**TASK GOAL**. Quote verbatim the span of lines that begins the listing below and closes with the line containing "ecru linen, corner".

**GIVEN MATERIAL**.
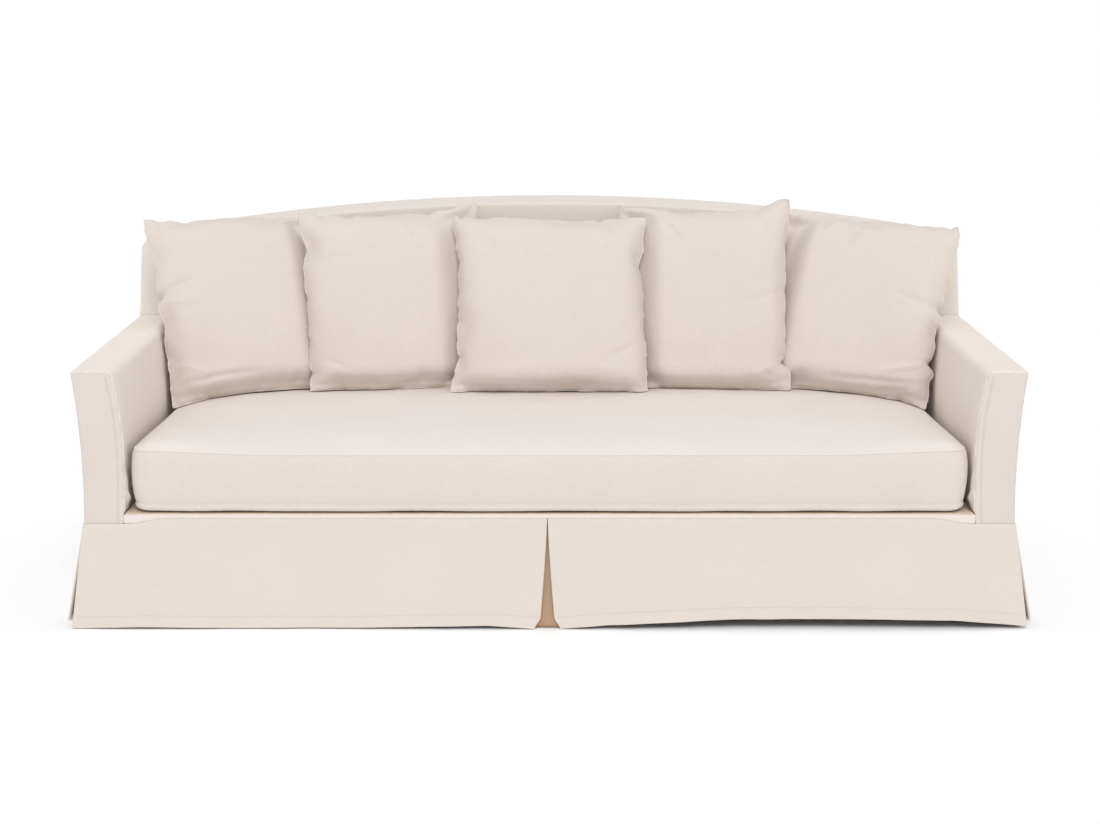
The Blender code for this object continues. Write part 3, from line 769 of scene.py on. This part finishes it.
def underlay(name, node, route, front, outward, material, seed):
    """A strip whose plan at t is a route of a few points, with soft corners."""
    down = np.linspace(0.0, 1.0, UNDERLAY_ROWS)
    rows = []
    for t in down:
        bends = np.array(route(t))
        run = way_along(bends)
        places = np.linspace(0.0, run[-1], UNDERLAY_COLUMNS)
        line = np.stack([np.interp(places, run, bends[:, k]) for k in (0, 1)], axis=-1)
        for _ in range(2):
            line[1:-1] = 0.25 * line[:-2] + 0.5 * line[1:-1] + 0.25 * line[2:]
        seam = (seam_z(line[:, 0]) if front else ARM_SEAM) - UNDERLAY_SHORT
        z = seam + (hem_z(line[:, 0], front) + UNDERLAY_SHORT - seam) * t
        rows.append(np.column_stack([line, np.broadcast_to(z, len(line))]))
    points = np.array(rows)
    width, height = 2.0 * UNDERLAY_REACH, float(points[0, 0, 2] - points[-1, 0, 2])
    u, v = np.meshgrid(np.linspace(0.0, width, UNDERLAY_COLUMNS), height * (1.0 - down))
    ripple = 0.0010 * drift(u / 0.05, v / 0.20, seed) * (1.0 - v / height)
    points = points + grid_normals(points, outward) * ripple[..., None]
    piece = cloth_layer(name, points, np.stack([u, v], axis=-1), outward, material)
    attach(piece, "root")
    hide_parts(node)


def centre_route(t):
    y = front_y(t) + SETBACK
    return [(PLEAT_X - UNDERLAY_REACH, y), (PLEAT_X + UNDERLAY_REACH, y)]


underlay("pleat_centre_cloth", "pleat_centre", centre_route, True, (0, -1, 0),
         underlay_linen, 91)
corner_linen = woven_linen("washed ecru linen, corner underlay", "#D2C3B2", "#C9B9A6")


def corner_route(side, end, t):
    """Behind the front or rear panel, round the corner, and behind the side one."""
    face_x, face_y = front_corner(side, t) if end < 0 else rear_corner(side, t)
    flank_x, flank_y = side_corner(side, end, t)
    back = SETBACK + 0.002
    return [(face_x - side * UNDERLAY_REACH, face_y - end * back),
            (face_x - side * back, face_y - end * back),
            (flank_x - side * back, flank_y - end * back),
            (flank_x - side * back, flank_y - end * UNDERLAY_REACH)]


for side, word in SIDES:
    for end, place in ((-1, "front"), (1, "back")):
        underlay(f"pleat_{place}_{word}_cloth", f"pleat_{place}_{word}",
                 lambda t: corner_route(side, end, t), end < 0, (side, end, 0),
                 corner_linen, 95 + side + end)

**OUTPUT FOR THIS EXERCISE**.
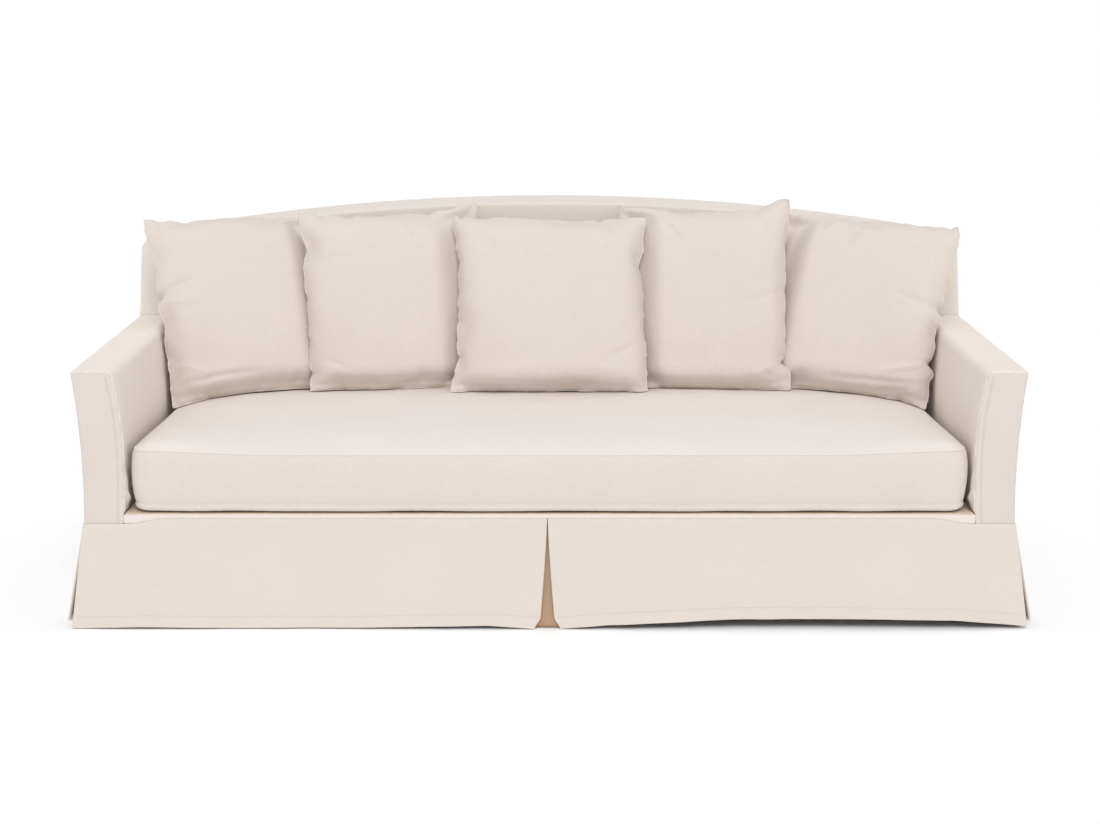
The Blender code for this object continues. Write part 3, from line 769 of scene.py on. This part finishes it.
def underlay(name, node, route, front, outward, material, seed):
    """A strip whose plan at t is a route of a few points, with soft corners."""
    down = np.linspace(0.0, 1.0, UNDERLAY_ROWS)
    rows = []
    for t in down:
        bends = np.array(route(t))
        run = way_along(bends)
        places = np.linspace(0.0, run[-1], UNDERLAY_COLUMNS)
        line = np.stack([np.interp(places, run, bends[:, k]) for k in (0, 1)], axis=-1)
        for _ in range(2):
            line[1:-1] = 0.25 * line[:-2] + 0.5 * line[1:-1] + 0.25 * line[2:]
        seam = (seam_z(line[:, 0]) if front else ARM_SEAM) - UNDERLAY_SHORT
        z = seam + (hem_z(line[:, 0], front) + UNDERLAY_SHORT - seam) * t
        rows.append(np.column_stack([line, np.broadcast_to(z, len(line))]))
    points = np.array(rows)
    width, height = 2.0 * UNDERLAY_REACH, float(points[0, 0, 2] - points[-1, 0, 2])
    u, v = np.meshgrid(np.linspace(0.0, width, UNDERLAY_COLUMNS), height * (1.0 - down))
    ripple = 0.0010 * drift(u / 0.05, v / 0.20, seed) * (1.0 - v / height)
    points = points + grid_normals(points, outward) * ripple[..., None]
    piece = cloth_layer(name, points, np.stack([u, v], axis=-1), outward, material)
    attach(piece, "root")
    hide_parts(node)


def centre_route(t):
    y = front_y(t) + SETBACK
    return [(PLEAT_X - UNDERLAY_REACH, y), (PLEAT_X + UNDERLAY_REACH, y)]


underlay("pleat_centre_cloth", "pleat_centre", centre_route, True, (0, -1, 0),
         underlay_linen, 91)
corner_linen = woven_linen("washed ecru linen, corner underlay", "#D2C3B2", "#C9B9A6")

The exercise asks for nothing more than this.